= Heparinoid =

Class of polysaccharides

Heparinoids are glycosaminoglycans which are chemically and pharmacologically related to heparin. They include oligosaccharides and sulfated polysaccharides of plant, animal, or synthetic origin. Multiple scientific studies have been conducted on heparinoids.

Heparinoids, like heparin, act by interacting with heparin binding proteins, generally through ionic interactions or hydrogen bonding. Some examples of heparin binding proteins include antithrombin III. It is thought that much protein interaction with heparin is not direct, and instead heparin binding protein actually interact with glycosaminoglycan (GAG) side chains or mucins bound to the heparin polymer, so it is possible that heparinoids interact with these proteins in a similar way, acquiring GAG side chains in vivo. One counterexample is the protein chymase, which directly binds to heparin.

==Sulfated polysaccharides==

=== From animal tissues ===
Dermatan sulfate is one example of a compound that is classified as a heparinoid. It is a naturally occurring polysaccharide of O-sulfated N-acetyl-D-galatosamine, L-iduronic acid, and D-glucuronic acid that has been clinically used as an antithrombotic agent.

Chondroitin sulfate shows slightly less biological activity than dermatan sulfate, and is composed of O-sulfated N-acetyl-D-galatosamine and D-glucuronic acid.
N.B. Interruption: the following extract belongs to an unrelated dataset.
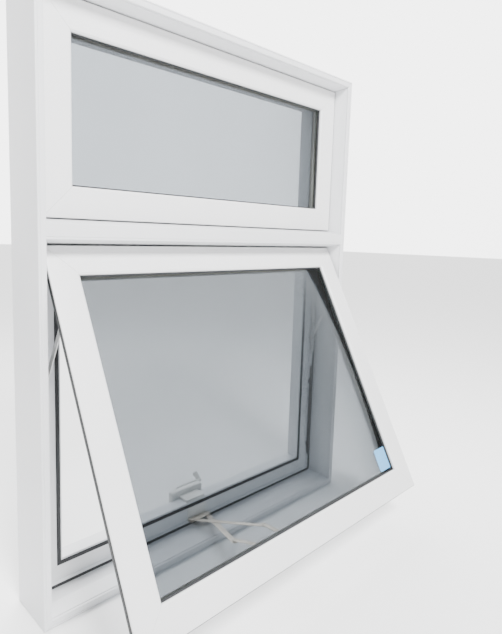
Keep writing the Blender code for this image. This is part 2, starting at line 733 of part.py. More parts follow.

It is theorized that this change in efficacy is related to the absence of L-induronic acid, which affects the flexibility of the polymer chain.

Acharan sulfate is a heparinoid that is naturally produced by the giant African land snail, Lissachatina fulica. Keratan sulfate is a heparinoid that is a component of cartilage. It is found in the cornea.

Chitin, a component of insect shells and fungal structures, can be de-N-acetylated to form chitosan, which when sulfated has a significant chemical similarity to heparin. In fact, it inhibits thrombin by affecting ATIII.

Lepirudin is a recombinant preparation of the polypeptide anticoagulant secreted by leeches and is used in patients with heparin induced thrombocytopenia.

=== From plant sources ===
Fucoidan is a polymer composed of sulfated L-fucose.

Carrageenans are isolated from algae.

Hyaluronan functions as a heparinoid when it is sulfated. Intra-articular injections of hyaluronic acid are used to mitigate pain and treat symptoms of osteoarthritis in the knee, but such injections are correlated with increased risk of serious side effects.

Alginic acid functions as a heparinoid when it is sulfated.

Pentosan from the bark of Fagus sylvatica, when sulfated, acts with one-tenth of the efficacy of heparin.

=== From microbial sources ===
K5 polysaccharide from E. coli acts as a heparinoid when it is sulfated.

==History==

Heparin was first isolated from dog liver by medical student Jay McClean in 1916. Jorpes discovered the structure of the heparin polysaccharide in 1935, identifying that it is a highly sulfated polymer of glycosaminoglycoglycan (GAG) and uronic acid. Around that time, heparin began to be used in the prophylaxis and treatment of post-operative thrombosis.

==Production==

There is no industrial process for the complete synthesis of heparin; heparin is isolated from animal tissue - generally bovine lung, porcine, and intestinal mucosa. Heparinoids generally are also naturally occurring polysaccharides, and similarly need to be purified from the plant or animal tissue that produces them.

==Regulation==

There is no internationally accepted molecular standard for the composition of heparin, as it is a complex polymer of GAG units and uronic acids (including D-glucuronic acid, L-iduronic acid, and D-glucosamine). Position of N-acetyl, N-sulfate, and O-sulfate groups in these uronic acids can vary, as can the branching patterns of the chain. This generates an extraordinary amount of variability between molecules of heparin. Current USP standards for heparin limit levels of contamination with dermatan, chondroitin, and over-sulfated chondroitin sulfate, as well as galactosamine levels in the sample, as determined by HPLC, H-NMR, and Strong Anion Exchange Chromatography.